Who was his source was for the Special Operations background and the fighting scenes?
"When I worked on [the political website] Intervention Magazine," he said, "I befriended Stewart Nusbaumer, a former Marine Recon guy with combat experience in Nam. I learned from him that adaptability was [key]."
Meanwhile, "most guys who've served in the Special Forces are seldom eager to admit it, much less talk about it." But while visiting friends in Lima, Peru he met two guys in a Starbucks and asked what they did for a living. "'We did some security type work,' one of them said. After doing an eye-to-eye, the [other] finally admitted, 'We did military recon in Afghanistan, then Iraq.'"
"In the first drafts of 'Mojave Winds,'" Biskeborn continued, "I'd made Klug a regular grunt in the Army. But after talking about it with these guys who [had] a certain edge about them, they really opened my eyes as to how to characterize him and were happy to give me some pointers."
He pointed out that "you go to the shopping malls and see these big, muscled, tough guys walking around with tattoos and bling, trying to look intimidating and badass. They wouldn't even recognize a Spec Ops guy walking by who could do serious damage in the blink of an eye. Appearances are deceptive."
Klug's disenchantment with the Iraq War is obvious. Does "Mojave Winds," we asked Biskeborn, have a progressive agenda? "Personally, I'm neither Republican nor Democrat [but circumstances today] make it difficult for any forward-thinking American to be anything but progressive or liberal." But, he added, "the characters have their own political views."
For instance, while lost in the Mojave, one character says: "Kris is our Moses, leading us out of the desert. You know he listened to a bush and then walked his people through the wilderness for forty years. The last time Americans listened to a bush, the sent years wandering and struggling in the deserts of Babylon."

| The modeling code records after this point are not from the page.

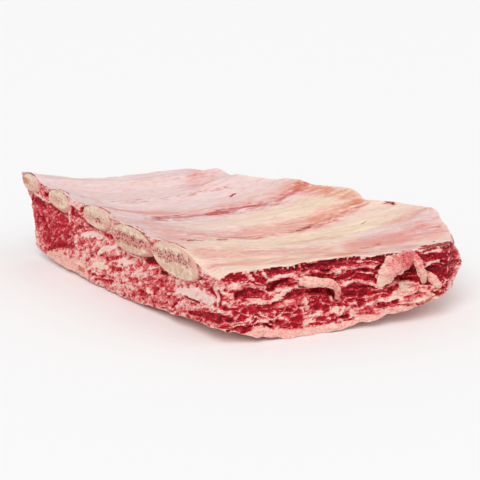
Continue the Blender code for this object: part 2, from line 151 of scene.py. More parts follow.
# %% Driving sizes of the ribs, from rib 5 to rib 1
RIB_NAMES = (5, 4, 3, 2, 1)
RIB_Y_CUT = (-67.5, -16.0, 26.0, 77.0, 118.0)     # middles of ribs 5 to 1 at the saw cut
RIB_Y_END = (-58.0, 10.0, 47.0, 75.0, 99.0)       # and at the far end
RIB_WIDTH = (51.0, 46.0, 35.0, 30.0, 18.0)
RIB_THICKNESS = (20.0, 18.0, 16.0, 13.5, 12.0)
RIB_BOW = (1.0, 1.0, 1.0, 1.0, 0.5)     # below 1, the rib leaves its side early
RIB_ROLL = (0.05, 0.0, 0.0, 0.0, 0.0)   # rise of the oval for each mm across
RIB_COVER_CUT = 1.7             # membrane and fat over a bone at the saw cut
RIB_COVER_END = 4.8             # at its far end
RIB_COVER = 3.2                 # and between them
RIB_COVER_RUN = 0.15            # share of the length over which the cover thickens
RIB_PROUD = 1.5                 # how far the sawn bone stands out of the shrunken meat
RIB_SHORT = 2.0                 # how far it stops short of the rim of the far end
RIB_TAPER = 0.78                # width of a bone at the far end, as a share of its width at the cut
BONE_SQUARENESS = 2.15          # exponent of the oval: 2 is an ellipse, more is squarer
print("widths of ribs", RIB_NAMES, "in mm:", RIB_WIDTH)

# %% Small helpers


def smooth(t):
    """Rise from 0 to 1 with level ends: 3t^2 - 2t^3 on the clipped parameter."""
    t = np.clip(t, 0.0, 1.0)
    return t * t * (3.0 - 2.0 * t)


def rise(t, low, high):
    """Rise from 0 at low to 1 at high, with level ends."""
    return smooth((t - low) / (high - low))


def bump(t, centre, width):
    """Bell curve of height 1."""
    return np.exp(-((t - centre) / width) ** 2)


def bend(t, width):
    """Zero below 0 and t above it, with a rounded corner of the given width."""
    return width * np.logaddexp(0.0, t / width)


def mix(a, b, t):
    """Blend from a at t = 0 to b at t = 1."""
    return a + (b - a) * t


def bezier(points, t):
    """Smooth curve drawn towards its control points: each is weighted by a Bernstein polynomial."""
    last = len(points) - 1
    weights = [math.comb(last, k) * t ** k * (1.0 - t) ** (last - k) for k in range(last + 1)]
    return np.stack(weights, -1) @ np.array(points, float)


def crags(a, b):
    """Uneven bundles of muscle: three slanting waves of unlike length, about -1 to 1."""
    long_wave = 0.50 * np.sin(2.0 * math.pi * (a / 27.0 + b / 60.0))
    short_wave = 0.30 * np.sin(2.0 * math.pi * (a / 13.0 - b / 24.0) + 1.3)
    cross_wave = 0.30 * np.sin(2.0 * math.pi * (a / 19.0 + b / 15.0) + 2.1)
    return long_wave + short_wave + cross_wave


print("smooth at a quarter:", smooth(0.25))

# %% [markdown]
# ## Outline and heights
#
# A trimmed slab has no straight block to start from, but its four edges are easy to describe: a straight
# saw cut, a far end with notches between the ribs, and two sides. Blending the four edges gives a plan
# with two parameters, u along the ribs and v across them. A third, w, rises from the base to the top.

# %% Outline of the plan


def cut_x(y):
    """The saw cut is a straight line that slants back across the ribs."""
    return CUT_X - CUT_SLANT * (y - NEAR_Y)


def far_x(y):
    """The far end: level beside rib 5, then a slanting run with a notch between each pair of ribs."""
    run = bend(y - FAR_SLANT_Y, FAR_SLANT_ROUND)
    x = FAR_X - FAR_SLANT * run - FAR_CURVE * run * run
    for middle, depth, width in NOTCHES:
        x = x - depth * bump(y, middle, width)
    return x - FAR_ROUND_CURVE * np.maximum(0.0, FAR_ROUND_Y - y) ** 2


def near_y(x):
    """The near side: almost straight, then rounded into the far end."""
    wave = NEAR_WAVE * np.sin(math.pi * (x / NEAR_WAVE_RUN - 1.0))
    return NEAR_Y - wave + NEAR_ROUND_IN * smooth((x - NEAR_ROUND_X) / NEAR_ROUND_RUN) ** 2


def far_y(x):
    """The far side: straight, then widening to the saw cut."""
    return FAR_Y + (CORNER_Y - FAR_Y) * smooth((CORNER_X - x) / CORNER_RUN)


def edge_cut(v):
    """Points (x, y) along the saw cut."""
    y = mix(near_y(CUT_X), CORNER_Y, v)
    return np.stack([cut_x(y), y], -1)


def edge_far_end(v):
    """Points along the far end."""
    y = mix(FAR_END_Y, FAR_Y, v)
    return np.stack([far_x(y), y], -1)


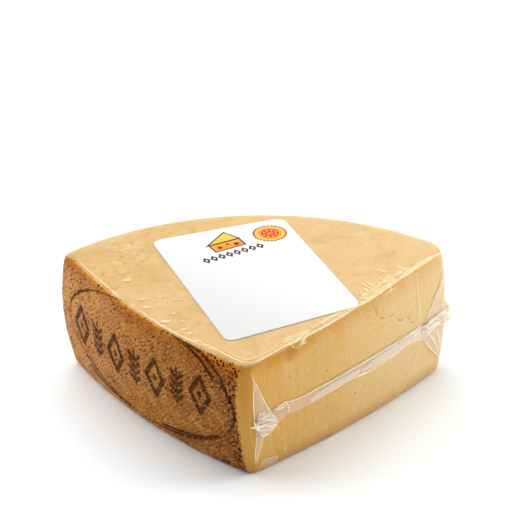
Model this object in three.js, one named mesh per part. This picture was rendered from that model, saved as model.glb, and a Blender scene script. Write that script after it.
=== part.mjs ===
// A quarter of a wheel of aged cheese, shrink-wrapped in clear film, with a paper label stuck on top.
//
// Millimetres, +Z up. The cheese lies on its flat lower face. Seen from above, its outline is a
// three-sided sector: the corner where the two near faces meet points towards -Y, the rind face
// runs away to the left of it, the cut face to the right, and the wheel's round rim closes the back.
// Every side bulges a little, the heel is fullest above its middle, all edges are rounded, and the
// corners lean a few millimetres, because the knife didn't run quite upright.
//
// The film is drawn tight over the whole piece, so its form is the cheese's own. What stands proud
// of it are the welded seam, which runs along the cut face at half height, and the two gathers
// where the spare film is folded together at the ends of that face.

import * as THREE from "three";
import { mergeVertices } from "three/addons/utils/BufferGeometryUtils.js";

// ---------------------------------------------------------------- driving dimensions

const HEIGHT = 80; // heel of the wheel, as it lies
const FULLEST_HEIGHT = 0.67 * HEIGHT; // where the sides reach out furthest

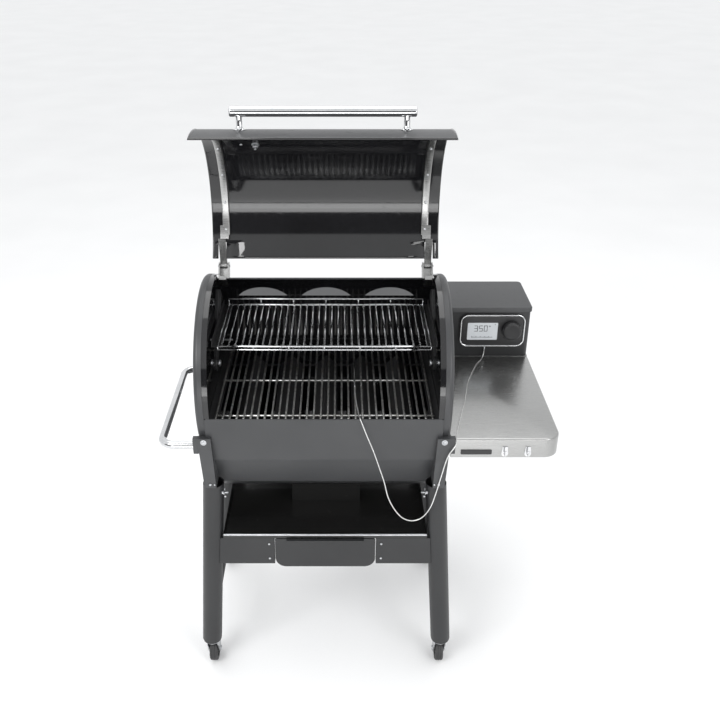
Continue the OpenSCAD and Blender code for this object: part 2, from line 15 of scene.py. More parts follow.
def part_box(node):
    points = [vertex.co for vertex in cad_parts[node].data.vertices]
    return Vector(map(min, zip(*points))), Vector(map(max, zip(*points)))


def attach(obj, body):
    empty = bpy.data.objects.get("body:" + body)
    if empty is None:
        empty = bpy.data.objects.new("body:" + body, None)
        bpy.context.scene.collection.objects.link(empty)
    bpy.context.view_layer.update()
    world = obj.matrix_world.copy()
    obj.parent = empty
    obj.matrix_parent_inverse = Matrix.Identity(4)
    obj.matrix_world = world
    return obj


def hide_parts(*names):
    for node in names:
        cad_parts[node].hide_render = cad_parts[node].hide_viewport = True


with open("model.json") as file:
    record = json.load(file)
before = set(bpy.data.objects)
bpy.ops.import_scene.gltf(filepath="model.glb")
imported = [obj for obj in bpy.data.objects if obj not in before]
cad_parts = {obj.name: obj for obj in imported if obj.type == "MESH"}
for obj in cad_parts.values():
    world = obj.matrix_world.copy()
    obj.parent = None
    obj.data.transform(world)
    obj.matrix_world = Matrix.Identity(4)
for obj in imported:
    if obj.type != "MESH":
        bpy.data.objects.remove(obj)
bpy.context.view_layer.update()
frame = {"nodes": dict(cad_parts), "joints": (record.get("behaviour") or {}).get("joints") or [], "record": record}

MM = 0.001
grate_low, grate_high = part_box("main_grate")
ORIGIN = Vector(
    ((grate_low.x + grate_high.x) / 2, grate_low.y + 26 * MM, grate_high.z - 3 * MM)
)
AXIS_Y, AXIS_Z = 200, 48  # the barrel's axis
BARREL_R = 257
HINGE_Y, HINGE_Z = 415, 264
LID_HALF, LID_IN = 330, 259.5
HANDLE_AT, HANDLE_TURN = 307, 168
TABLE_Z, TABLE_FRONT, TABLE_RIGHT, TABLE_LEFT = -55, -39, 638, 341
KNOB_X, KNOB_Z = 575, 45
PORT_Y, PLUG_X = 439.5, 497


def at(x, y, z):
    return ORIGIN + Vector((x, y, z)) * MM


# ---------- camera and probe cable ----------

camera = bpy.data.objects.new("camera", bpy.data.cameras.new("camera"))
bpy.context.scene.collection.objects.link(camera)
camera.location = at(42.2, -1979, 1201)
camera.rotation_euler = (math.radians(62.35), 0, 0)
camera.data.lens = 42.95
camera.data.shift_x = 0.0278
bpy.context.scene.camera = camera
bpy.context.scene.view_settings.view_transform = "Standard"

# From the plug, over the table, down past the bracket, up over the front lip and on to the grate
CABLE_ROUTE = [
    (497, 439.5, -34), (496, 437, -42), (492, 429, -50), (484, 414, -53.3),
    (474, 400, -53.4), (461, 372, -53.4), (444, 326, -53.4), (428, 279, -53.4),
    (413, 212, -53.4), (398, 144, -53.4), (386, 98, -53.4), (374, 50, -53.4),
    (362, 2, -53.4), (356.5, -24, -53.4), (354.5, -38, -52.8), (353.3, -50, -56),
    (349, -61, -63), (341, -66, -73), (334, -66, -85), (326, -66, -110),
    (316, -66, -158), (303, -66, -220), (291, -66, -263), (270, -66, -296),
    (243, -66, -307), (216, -66, -297), (193, -66, -268), (174, -66, -226),
    (162, -66, -175), (146, -66, -122), (130, -66, -72), (113, -65.5, -27),
    (102, -64, 4), (96.5, -59.5, 16.5), (94.5, -52, 19.6), (93.5, -40, 15.5),
    (92.5, -22, 7), (91, 5, 4.8), (87, 50, 4.8), (84.3, 95, 4.8), (84, 128, 5.6),
    (84, 140, 6),
]
CABLE_D = 3.0


def smooth(points, steps):
    """A curve through the points, with that many steps from each to the next."""
    p = [Vector(q) for q in points]
    out = []
    for i in range(len(p) - 1):
        a, b, c, d = p[max(i - 1, 0)], p[i], p[i + 1], p[min(i + 2, len(p) - 1)]
        for k in range(steps):
            u = k / steps
            out.append(
                0.5 * (2 * b + (c - a) * u + (2 * a - 5 * b + 4 * c - d) * u * u
                       + (3 * b - a - 3 * c + d) * u * u * u)
            )
    return out + [p[-1]]


# ---------- materials ----------


def look(name, dark, light, rough, metallic=0.0, mottle=6.0, grain=700.0, bump=0.03,
         stretch=(1, 1, 1), scuff=0.0, **fixed):
    """A procedural finish: two tones in soft mottling, a fine grain in gloss and bump, and scuffs.
    The grain is stretched along an axis for brushed metal. Fixed values go on the shader itself."""
    made = bpy.data.materials.new(name)
    made.use_nodes = True
    nodes, links = made.node_tree.nodes, made.node_tree.links
    shader = nodes["Principled BSDF"]
    shader.inputs["Metallic"].default_value = metallic
    for key, value in fixed.items():
        shader.inputs[key.replace("_", " ")].default_value = value
    place = nodes.new("ShaderNodeTexCoord")
    mapping = nodes.new("ShaderNodeMapping")
    mapping.inputs["Scale"].default_value = stretch
    links.new(place.outputs["Object"], mapping.inputs["Vector"])

    def noise(scale, detail, vector):
        node = nodes.new("ShaderNodeTexNoise")
        node.inputs["Scale"].default_value = scale
        node.inputs["Detail"].default_value = detail
        links.new(vector, node.inputs["Vector"])
        return node.outputs["Fac"]

    def ramp(value, low, high, a, b):
        node = nodes.new("ShaderNodeMapRange")
        for key, v in zip(("From Min", "From Max", "To Min", "To Max"), (low, high, a, b)):
            node.inputs[key].default_value = v
        links.new(value, node.inputs["Value"])
        return node.outputs["Result"]

    def add(a, b):
        node = nodes.new("ShaderNodeMath")
        links.new(a, node.inputs[0])
        links.new(b, node.inputs[1])
        return node.outputs["Value"]

    wide = noise(mottle, 4, place.outputs["Object"])
    fine = noise(grain, 3, mapping.outputs["Vector"])
    tone = nodes.new("ShaderNodeMix")
    tone.data_type = "RGBA"
    tone.inputs["A"].default_value = (*dark, 1)
    tone.inputs["B"].default_value = (*light, 1)
    links.new(ramp(add(wide, fine), 0.75, 1.25, 0, 1), tone.inputs["Factor"])
    links.new(tone.outputs["Result"], shader.inputs["Base Color"])
    gloss = ramp(fine, 0.3, 0.7, *rough)
    if scuff:
        marks = noise(mottle * 9, 8, place.outputs["Object"])
        gloss = add(gloss, ramp(marks, 0.58, 0.72, 0, scuff))
    links.new(gloss, shader.inputs["Roughness"])
    relief = nodes.new("ShaderNodeBump")
    relief.inputs["Strength"].default_value = bump
    relief.inputs["Distance"].default_value = 0.0004
    links.new(fine, relief.inputs["Height"])
    links.new(relief.outputs["Normal"], shader.inputs["Normal"])
    return made


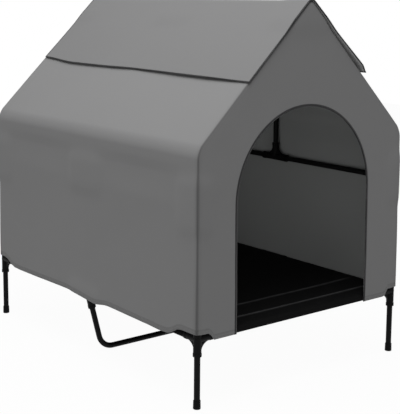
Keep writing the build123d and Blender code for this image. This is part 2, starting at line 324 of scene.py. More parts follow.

Political agenda or not, "Mojave Winds" reinforces the notion that Iraq creates terrorists who are more than capable of finding their way here. It also makes clear that our Special Forces do the most good when fighting actual terrorists -- not when they're in Iraq screwing up its citizens' lives as well as their own. Finally, "Mojave Winds" helps raise the bar on thrillers by requiring that they not only thrill but engage the heart and intellect.